» TASK GOAL:
Scan the records for the string "shown"; copy each line where it occurs.

» THE RECORDS:
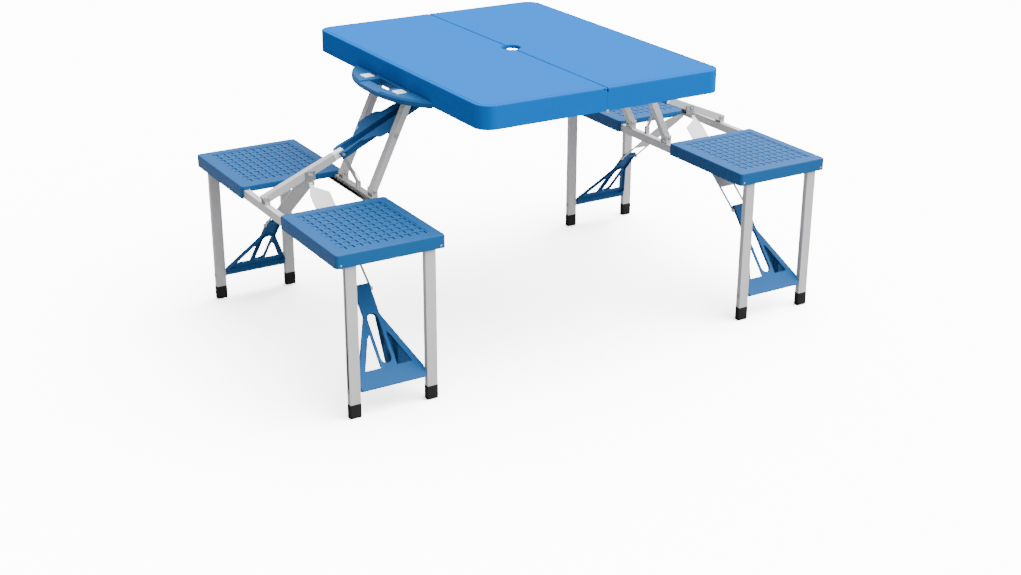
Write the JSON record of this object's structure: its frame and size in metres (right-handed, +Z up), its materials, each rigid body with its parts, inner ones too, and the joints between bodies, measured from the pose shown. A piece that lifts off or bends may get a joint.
* * *
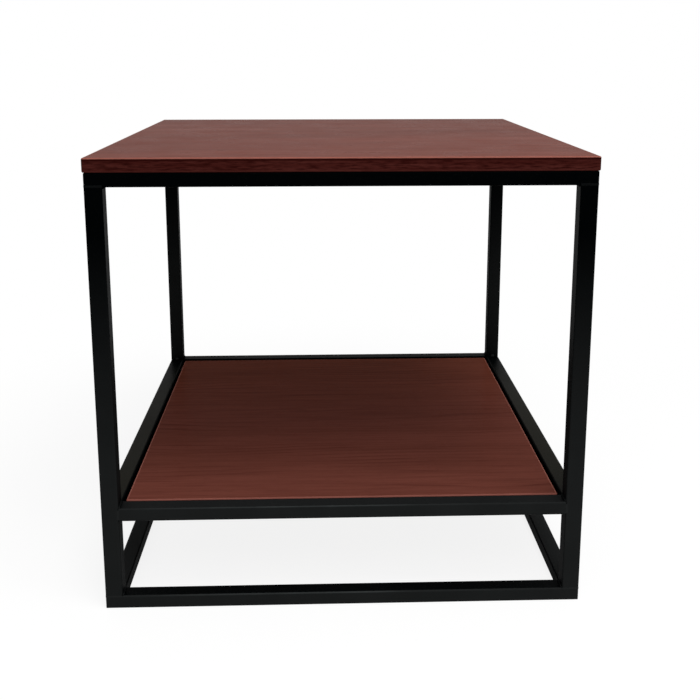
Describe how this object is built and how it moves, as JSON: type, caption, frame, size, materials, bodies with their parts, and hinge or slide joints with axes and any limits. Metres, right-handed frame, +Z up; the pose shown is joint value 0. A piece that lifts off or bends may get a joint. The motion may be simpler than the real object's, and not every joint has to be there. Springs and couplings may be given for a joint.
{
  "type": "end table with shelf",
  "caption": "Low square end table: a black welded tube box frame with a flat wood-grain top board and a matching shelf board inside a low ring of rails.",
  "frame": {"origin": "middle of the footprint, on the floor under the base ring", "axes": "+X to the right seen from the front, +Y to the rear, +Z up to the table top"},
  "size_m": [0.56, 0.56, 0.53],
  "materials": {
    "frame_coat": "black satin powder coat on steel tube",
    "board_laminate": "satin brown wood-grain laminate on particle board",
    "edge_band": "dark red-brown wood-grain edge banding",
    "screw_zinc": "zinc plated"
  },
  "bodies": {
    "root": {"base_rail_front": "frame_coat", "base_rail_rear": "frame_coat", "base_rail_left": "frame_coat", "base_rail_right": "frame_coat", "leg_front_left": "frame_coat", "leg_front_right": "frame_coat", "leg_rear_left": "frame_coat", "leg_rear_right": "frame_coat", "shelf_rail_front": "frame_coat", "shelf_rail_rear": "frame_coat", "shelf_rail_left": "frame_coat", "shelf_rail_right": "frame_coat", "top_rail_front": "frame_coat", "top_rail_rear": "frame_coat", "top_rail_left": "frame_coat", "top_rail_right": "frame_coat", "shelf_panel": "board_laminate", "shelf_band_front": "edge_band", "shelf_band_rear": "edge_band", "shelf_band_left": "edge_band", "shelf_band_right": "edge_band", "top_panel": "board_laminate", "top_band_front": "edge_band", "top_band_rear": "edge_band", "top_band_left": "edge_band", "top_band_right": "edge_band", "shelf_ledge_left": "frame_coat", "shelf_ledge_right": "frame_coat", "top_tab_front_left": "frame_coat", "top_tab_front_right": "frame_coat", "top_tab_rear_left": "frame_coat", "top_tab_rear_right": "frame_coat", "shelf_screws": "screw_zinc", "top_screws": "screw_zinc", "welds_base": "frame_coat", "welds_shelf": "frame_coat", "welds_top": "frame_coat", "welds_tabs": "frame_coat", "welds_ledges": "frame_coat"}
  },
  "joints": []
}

» EXERCISE RESPONSE:
Write the JSON record of this object's structure: its frame and size in metres (right-handed, +Z up), its materials, each rigid body with its parts, inner ones too, and the joints between bodies, measured from the pose shown. A piece that lifts off or bends may get a joint.
Describe how this object is built and how it moves, as JSON: type, caption, frame, size, materials, bodies with their parts, and hinge or slide joints with axes and any limits. Metres, right-handed frame, +Z up; the pose shown is joint value 0. A piece that lifts off or bends may get a joint. The motion may be simpler than the real object's, and not every joint has to be there. Springs and couplings may be given for a joint.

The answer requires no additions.